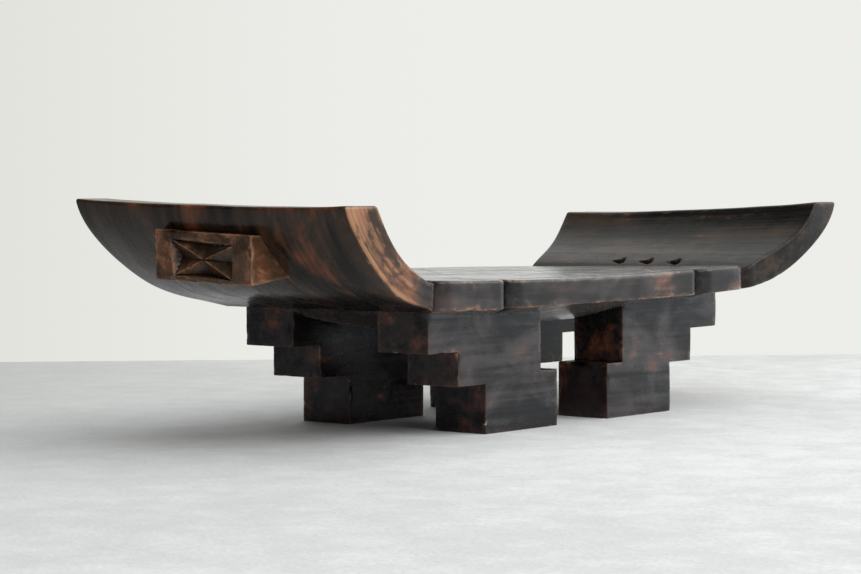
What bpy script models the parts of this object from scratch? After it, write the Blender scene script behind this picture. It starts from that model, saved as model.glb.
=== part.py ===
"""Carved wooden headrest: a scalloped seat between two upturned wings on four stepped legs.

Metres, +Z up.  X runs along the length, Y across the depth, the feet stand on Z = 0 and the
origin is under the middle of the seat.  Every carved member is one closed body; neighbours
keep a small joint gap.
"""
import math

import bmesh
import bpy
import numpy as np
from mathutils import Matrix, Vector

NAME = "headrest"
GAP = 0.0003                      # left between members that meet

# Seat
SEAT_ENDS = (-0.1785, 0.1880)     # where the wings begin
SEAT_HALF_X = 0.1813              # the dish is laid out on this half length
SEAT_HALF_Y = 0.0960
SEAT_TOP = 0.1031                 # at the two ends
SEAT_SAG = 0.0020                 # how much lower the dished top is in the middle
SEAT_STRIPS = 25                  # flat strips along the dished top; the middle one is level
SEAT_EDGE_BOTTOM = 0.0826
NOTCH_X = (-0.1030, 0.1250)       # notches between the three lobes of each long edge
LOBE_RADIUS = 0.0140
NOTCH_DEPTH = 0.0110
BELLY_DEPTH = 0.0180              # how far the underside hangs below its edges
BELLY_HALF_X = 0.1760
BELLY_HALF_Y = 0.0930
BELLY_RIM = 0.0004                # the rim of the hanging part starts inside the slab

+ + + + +

## [Request]
Filter out all lines lacking the word "that" and copy the rest.

## [Result of this exercise]
What bpy script models the parts of this object from scratch? After it, write the Blender scene script behind this picture. It starts from that model, saved as model.glb.
GAP = 0.0003                      # left between members that meet